Greg Bridges, blueberry farmer and owner of Bridges Wild Blueberry Company, told Wild About Health about the New Brunswick area’s “Blueberry Bee” — a solitary bee that can work in colder conditions and still pollinate. Bridges said that wild blueberry farms must compete for attention with other more plentiful crops that attract native pollinators, and while a huge crop every year is no guarantee when only the native bee pollination is used, it’s a characteristic that makes smaller barrens unique.

Finding Answers for Collapse Concerns

In recent years, the shortage of bees to pollinate crops has resulted in what growers and scientists have considered a crisis. The crisis, termed CCD, which stands for Colony Collapse Disorder, is characterized by bees abandoning their hives. The resulting shortage of bees has a economic impact as well as a dietary one.

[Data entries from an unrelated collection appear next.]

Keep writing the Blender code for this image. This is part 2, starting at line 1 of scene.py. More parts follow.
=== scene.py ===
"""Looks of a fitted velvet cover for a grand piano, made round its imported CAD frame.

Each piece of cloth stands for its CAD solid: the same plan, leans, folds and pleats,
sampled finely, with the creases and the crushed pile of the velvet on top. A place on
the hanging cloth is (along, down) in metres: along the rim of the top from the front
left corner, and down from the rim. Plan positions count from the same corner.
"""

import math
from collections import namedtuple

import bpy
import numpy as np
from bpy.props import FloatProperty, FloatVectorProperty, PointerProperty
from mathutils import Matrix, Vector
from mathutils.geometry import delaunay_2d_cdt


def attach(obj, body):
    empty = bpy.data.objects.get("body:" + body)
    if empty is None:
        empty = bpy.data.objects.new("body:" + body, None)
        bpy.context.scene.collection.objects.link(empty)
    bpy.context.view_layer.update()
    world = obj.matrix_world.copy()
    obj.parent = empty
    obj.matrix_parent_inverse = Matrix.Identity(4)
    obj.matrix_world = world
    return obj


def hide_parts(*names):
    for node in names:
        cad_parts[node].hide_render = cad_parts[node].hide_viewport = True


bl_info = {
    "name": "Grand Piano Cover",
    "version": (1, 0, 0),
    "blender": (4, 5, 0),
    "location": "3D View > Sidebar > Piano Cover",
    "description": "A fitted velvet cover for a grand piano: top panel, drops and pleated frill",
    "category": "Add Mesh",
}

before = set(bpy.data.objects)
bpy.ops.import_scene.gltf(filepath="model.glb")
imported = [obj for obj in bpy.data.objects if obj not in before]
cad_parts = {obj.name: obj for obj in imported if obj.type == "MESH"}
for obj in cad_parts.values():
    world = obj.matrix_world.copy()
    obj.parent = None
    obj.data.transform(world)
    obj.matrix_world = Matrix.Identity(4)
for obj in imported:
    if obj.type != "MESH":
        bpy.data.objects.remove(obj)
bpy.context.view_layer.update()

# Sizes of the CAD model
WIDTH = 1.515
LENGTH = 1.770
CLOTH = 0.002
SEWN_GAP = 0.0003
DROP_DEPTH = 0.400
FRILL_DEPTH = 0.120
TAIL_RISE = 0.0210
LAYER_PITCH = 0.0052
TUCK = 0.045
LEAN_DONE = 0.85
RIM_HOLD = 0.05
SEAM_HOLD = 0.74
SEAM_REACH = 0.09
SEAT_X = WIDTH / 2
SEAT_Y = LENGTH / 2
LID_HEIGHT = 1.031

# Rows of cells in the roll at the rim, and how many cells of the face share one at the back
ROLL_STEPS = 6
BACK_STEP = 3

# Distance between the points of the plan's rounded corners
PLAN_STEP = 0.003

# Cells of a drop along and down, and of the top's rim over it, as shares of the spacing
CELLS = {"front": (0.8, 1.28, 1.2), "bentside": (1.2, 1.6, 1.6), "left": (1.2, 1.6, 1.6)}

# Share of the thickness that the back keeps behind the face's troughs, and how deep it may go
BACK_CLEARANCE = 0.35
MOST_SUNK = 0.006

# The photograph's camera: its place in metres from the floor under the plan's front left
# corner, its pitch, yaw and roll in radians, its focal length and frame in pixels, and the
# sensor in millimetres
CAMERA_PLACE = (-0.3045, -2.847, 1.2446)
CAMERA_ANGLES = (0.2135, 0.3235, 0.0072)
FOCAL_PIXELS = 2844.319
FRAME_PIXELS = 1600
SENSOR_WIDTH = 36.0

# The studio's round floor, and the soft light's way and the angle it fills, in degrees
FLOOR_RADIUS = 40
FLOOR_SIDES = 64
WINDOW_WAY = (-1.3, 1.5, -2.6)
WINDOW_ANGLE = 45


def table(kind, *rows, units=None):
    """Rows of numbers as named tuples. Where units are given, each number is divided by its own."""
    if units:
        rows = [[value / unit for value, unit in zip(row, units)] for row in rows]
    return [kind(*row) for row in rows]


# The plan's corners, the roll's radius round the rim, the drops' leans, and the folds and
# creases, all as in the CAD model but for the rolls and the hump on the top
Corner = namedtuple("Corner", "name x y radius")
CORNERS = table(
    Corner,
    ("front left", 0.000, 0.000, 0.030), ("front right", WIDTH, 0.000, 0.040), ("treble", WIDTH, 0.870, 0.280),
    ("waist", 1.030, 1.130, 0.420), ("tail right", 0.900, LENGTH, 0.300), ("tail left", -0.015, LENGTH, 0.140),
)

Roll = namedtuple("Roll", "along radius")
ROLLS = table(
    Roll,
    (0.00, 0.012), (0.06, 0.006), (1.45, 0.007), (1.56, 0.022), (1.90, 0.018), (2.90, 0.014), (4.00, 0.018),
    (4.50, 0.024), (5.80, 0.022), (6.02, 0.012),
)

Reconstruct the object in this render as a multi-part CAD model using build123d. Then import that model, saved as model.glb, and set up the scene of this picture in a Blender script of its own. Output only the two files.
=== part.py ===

Some local farmers have said they have not been affected by a bee shortage, while others report a significant impact. Bridges credits dedicated bee keepers who keep their colonies strong as the key to preserving the population. While some blame commercial beekeepers who work their bees from location to location, some, like Sennett, attribute the wide and varied diet of crops to stronger, healthier bees. And, while culprits ranging from cell phones to pesticides have been blamed for CCD, a recent story from the Bangor Daily News reports that a virus might be responsible.

Companies like Wyman’s who have reportedly been affected by CCD have contributed funds toward research that will hopefully uncover the cause. At the University of Maine, Frank Drummond is currently testing bees as part of research into the cause of CCD. You can read about his interesting research methods.

Despite concerns, this season’s wild blueberry crop seems destined for success. The National Agricultural Statistics Survey report indicates that in New England wild blueberries were assessed at good to excellent development. Good thing – the blues will be responsible for thousands of pies, hundreds of buckles, and even a few martinis, if not a dog treat or two.

You have only to look to the Maine Wild Blueberry Queen to understand the berry’s ubiquity and the necessity of the bee. (She welcomes her successor this year at the Union Fair and Blueberry Festival taking place on August 20-27.) Clearly, the responsibilities of a royal go beyond just looking good in blue – ask any queen bee.